I feel that a standardization of terms would actually be a benefit to nano-tech research. Consider the educational implications. If a standard terminology was in place similar to that used by IUPAC for naming organic compounds, it could allow for students at an undergraduate level to easily be indoctrinated into this field of study.

6. agrees with Anonymous. Again, I would prefer marginally fewer restrictions on research, but given the social harm caused by previous new technologies I can hardly blame them for being cautious.

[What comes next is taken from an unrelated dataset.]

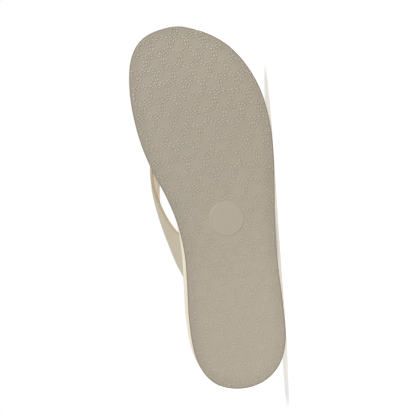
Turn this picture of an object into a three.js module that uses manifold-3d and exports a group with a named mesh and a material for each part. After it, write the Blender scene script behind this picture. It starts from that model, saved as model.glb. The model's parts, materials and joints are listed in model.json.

7. Regarding your aside on the topic of drugs, and scheduling precursors, current DEA statistics seem to show that this is not effective by itself, merely moving production to other precursors, or moving it entirely to countries with less stringent or more easily corruptible controls.
Any effort to reduce the supply of a substance to market without reducing the demand merely increases the price. Being as the major social arguments for prohibition are their role in street crime as addicts steal to afford their next fix; their role in large scale organized crime and international corruption due to the massive profits involved; and health issues, many of which arise from impurities, it may be the case that there is no need to prevent personal fabricators from undermining laws, as the main victims will be organized crime and so-called 'narco states'.
Admittedly, there are serious problems that can directly arise from some substance use, however the ability to synthesize on the personal scale would also go towards managing this, as it would be just as easy to (for example) synthesize a drug such as troparil, a cocaine analog with increased half life and reduced cardiotoxicity, as it would be to manufacture cocaine itself.
Drug users are already using drugs. Non-users are still managing to abstain despite wide availability. Other than the elimination of an estimated $300bn of black market trade worldwide and some$44bn in law enforcement costs for the US alone, what major changes are you anticipating from microscale drug manufacture by the end user?

8. I think we were playing Devil's advocate : inventing a fictitious regulatory scenario in which nanotechnology makes it impossible to control drug production.